The rear seat is quite confined, as you might expect, with only three inches of air left over in front of my knees when the driver’s seat was set for my five-foot-eight medium-build body, and about the same above my head. It’s better than what you’d find in the majority of two-door coupes including the 6 Series variant, while access to the back is a wholesale improvement. When equipped, rear passengers enjoy two sets of controls as part of the GC’s available quad-zone auto HVAC system just mentioned, keeping everyone content in their individual climates, while my tester’s separate rear seat heater controls were also fitted to the upscale interface on the backside of the front center console.
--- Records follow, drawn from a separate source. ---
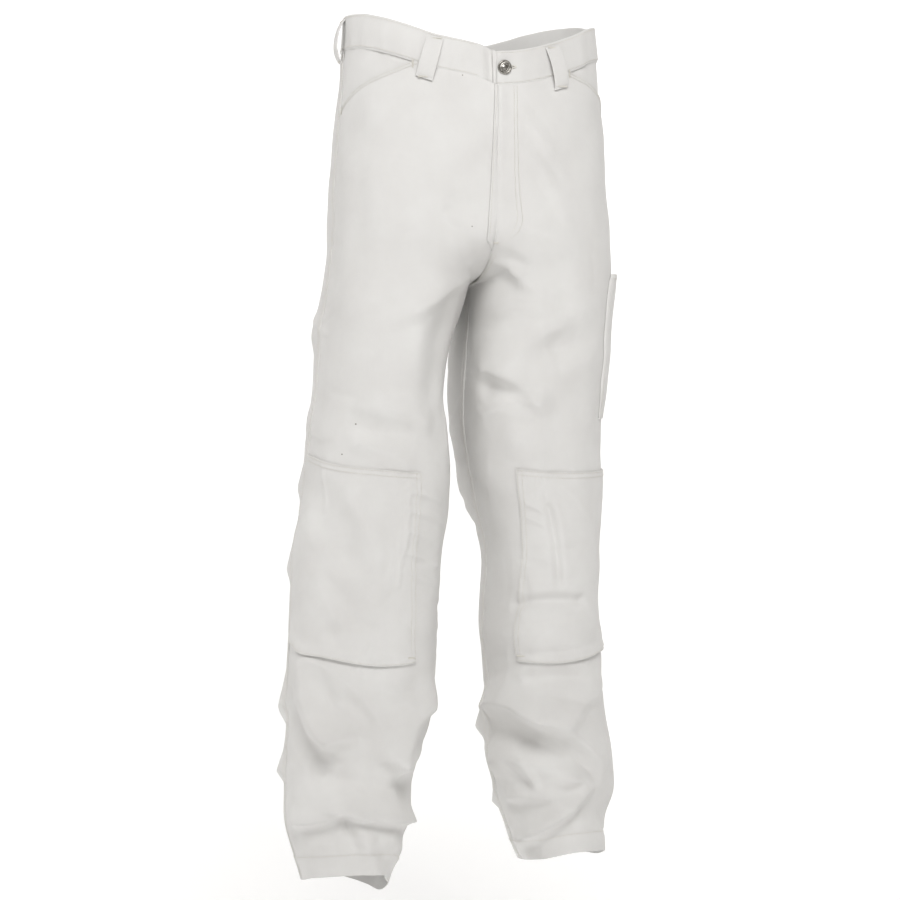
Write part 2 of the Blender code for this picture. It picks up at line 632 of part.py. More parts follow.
add_fronts_and_backs()
add_slant_facings()
add_knee_pockets()
add_tool_pocket()
add_waistband()
add_fly()
add_belt_loops()
add_waist_button()
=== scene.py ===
"""White cotton drill trousers, filled out as if worn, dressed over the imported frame.

Metres, +Z up.  The wearer faces -Y and their left is +X.  Every piece of cloth is a thin wall on
one form: level loops round each side, opened along the rise seam above the crotch, with the folds
and creases raised on it.  Tables are in millimetres.
"""
from math import pi, radians

import bmesh
import bpy
import numpy as np
from mathutils import Matrix, Vector


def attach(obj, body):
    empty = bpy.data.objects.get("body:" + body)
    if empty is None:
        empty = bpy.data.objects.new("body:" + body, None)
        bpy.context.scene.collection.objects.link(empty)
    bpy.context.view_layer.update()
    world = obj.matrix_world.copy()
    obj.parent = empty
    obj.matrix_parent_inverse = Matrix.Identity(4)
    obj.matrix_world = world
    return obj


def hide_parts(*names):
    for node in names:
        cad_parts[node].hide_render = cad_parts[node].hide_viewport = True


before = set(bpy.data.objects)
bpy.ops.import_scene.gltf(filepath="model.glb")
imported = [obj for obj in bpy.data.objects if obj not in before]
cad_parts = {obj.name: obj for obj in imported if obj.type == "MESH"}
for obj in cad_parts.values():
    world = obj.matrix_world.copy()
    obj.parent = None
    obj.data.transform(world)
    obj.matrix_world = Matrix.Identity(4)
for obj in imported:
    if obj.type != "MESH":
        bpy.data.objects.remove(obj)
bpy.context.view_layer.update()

# Cloth and fittings
MM = 0.001
CLOTH = 0.0015
BAND_CLOTH = 0.0030
BAND_PROUD = 0.0008
GAP = 0.0003
BAND_HEIGHT = 0.040
LOOP_WIDTH, LOOP_CLOTH, WAIST_ARC = 0.020, 0.0016, 0.44
LOOP_BELOW_TOP, LOOP_BELOW_SEAM = 0.004, 0.017

SECTION_COLUMNS = "z mid out inn front rear cy_out cy_in sq_out sq_fi sq_ri"
BODY_SECTIONS = """
   30    0 154   0 103 110   0   0 2.2  16   16
   10    0 154   0 104 112   0   0 2.2  16   16
  -40    2 154   2 108 119   0   0 2.2  16   16
  -90    8 153   8 113 130   0   0 2.2  16   16
 -145   20 144  20 115 141   0   4 2.25 14   14
 -200   38 129  38 115 146   0   8 2.3   9   10
 -253   62 107  61 113 142   0  14 2.35 3.2  5.5
"""
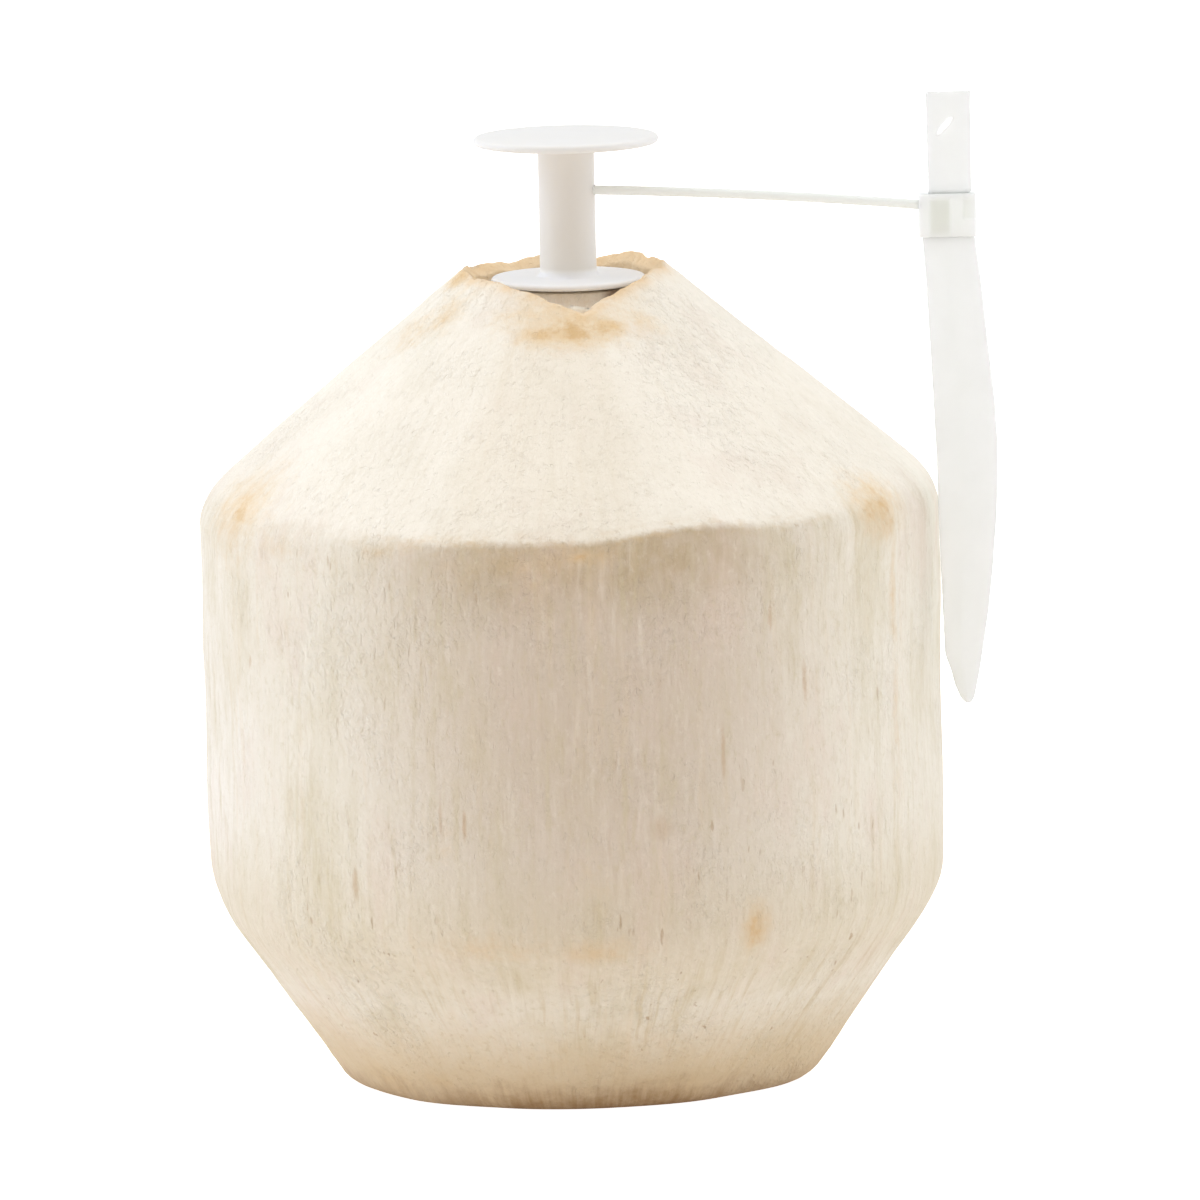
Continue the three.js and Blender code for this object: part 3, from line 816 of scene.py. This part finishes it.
# Floor, light and camera
# A pale floor in a white room. The light comes mostly from both sides: the front, where the camera
# stands, is dim and warm, and the far side is duller than the sides.
floor_radius = 4
floor = bmesh.new()
bmesh.ops.create_circle(floor, cap_ends=True, radius=floor_radius, segments=96)
floor_piece = new_piece("floor", floor)
floor_finish, floor_shader, place = new_finish("pale_floor")
floor_tone = place.noise(3).mix(colour(245, 240, 238), colour(242, 237, 235))
camera_ray = place.add("ShaderNodeLightPath", {}, {})
floor_glow = camera_ray.mix((0.17, 0.165, 0.16, 1), (0.95, 0.95, 0.95, 1))
feed(floor_shader, Base_Color=floor_tone, Emission_Color=floor_glow)
floor_shader.inputs["Roughness"].default_value = 0.9
floor_shader.inputs["Specular IOR Level"].default_value = 0.1
floor_shader.inputs["Emission Strength"].default_value = 1
floor_piece.data.materials.append(floor_finish)

# The room's light by direction: from the front to the sides, then the far side, left, right and overhead.
# The camera itself sees plain white.
world = bpy.data.worlds.new("studio")
bpy.context.scene.world = world
world.use_nodes = True
background = world.node_tree.nodes["Background"]
direction = Wire(world.node_tree, world.node_tree.nodes.new("ShaderNodeTexCoord").outputs["Generated"])
room_x, room_y, room_z = direction.part(0), direction.part(1), direction.part(2)
room = room_y.between(-0.6, 0.05).mix((0.32, 0.25, 0.17, 1), (2.04, 2.3, 2.72, 1))
behind = room_z.between(0.4, 0.1).mix((0.4, 0.42, 0.43, 1), (0.8, 0.82, 0.83, 1))
room = room.tinted(behind, room_y.between(0.15, 0.7))
room = room.tinted((1.7, 1.85, 2.15, 1), room_x.between(0.0, -0.9) * 0.24)
room = room.tinted((0.75, 0.77, 0.82, 1), room_x.between(0.0, 0.9) * 0.35)
room = room.tinted((1.23, 1.215, 1.205, 1), room_z.between(0.3, 0.9))
camera_ray = direction.add("ShaderNodeLightPath", {}, {})
room = room.tinted((1, 1, 1, 1), camera_ray)
world.node_tree.links.new(room.socket, background.inputs["Color"])

# The camera stands in front, a little above, and is turned slightly about its own line of sight
camera_distance = 1.9
camera_elevation = math.radians(8.9)
camera_roll = math.radians(1.2)
camera_target = Vector((4.44, 0, 74.64)) * mm
frame_width = 187.2 * mm
sensor_width = 36
toward = Vector((0, math.cos(camera_elevation), -math.sin(camera_elevation)))
level_up = Vector((0, math.sin(camera_elevation), math.cos(camera_elevation)))
right = Vector((1, 0, 0)) * math.cos(camera_roll) - level_up * math.sin(camera_roll)
up = right.cross(toward)
camera = bpy.data.cameras.new("photo_view")
camera.sensor_width = sensor_width
camera.lens = sensor_width * camera_distance / frame_width
camera_piece = bpy.data.objects.new("photo_view", camera)
turn = Matrix((right, up, -toward)).transposed().to_4x4()
camera_piece.matrix_world = Matrix.Translation(camera_target - toward * camera_distance) @ turn
bpy.context.collection.objects.link(camera_piece)
bpy.context.scene.camera = camera_piece
bpy.context.scene.view_settings.view_transform = "Standard"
Additional luxe kit includes controls next to the auto window switches for powering the rear and both side sunshades also just noted. It’s like a limo without the space.
You’ll be hard pressed to find a nicer four-door coupe no matter how much you’re willing to pay, other than the $117k 560 horsepower M6 version of course, whereas a more affordable 640i model is available from $79,500. It boasts the fabulously renewed and (in my opinion) conservatively claimed 315 horsepower twin-scroll turbocharged six and provides a zero to 60 mph sprint time of 5.4 seconds that’s still a force to be reckoned with, while its standard and available features set appears near identical to the 650i.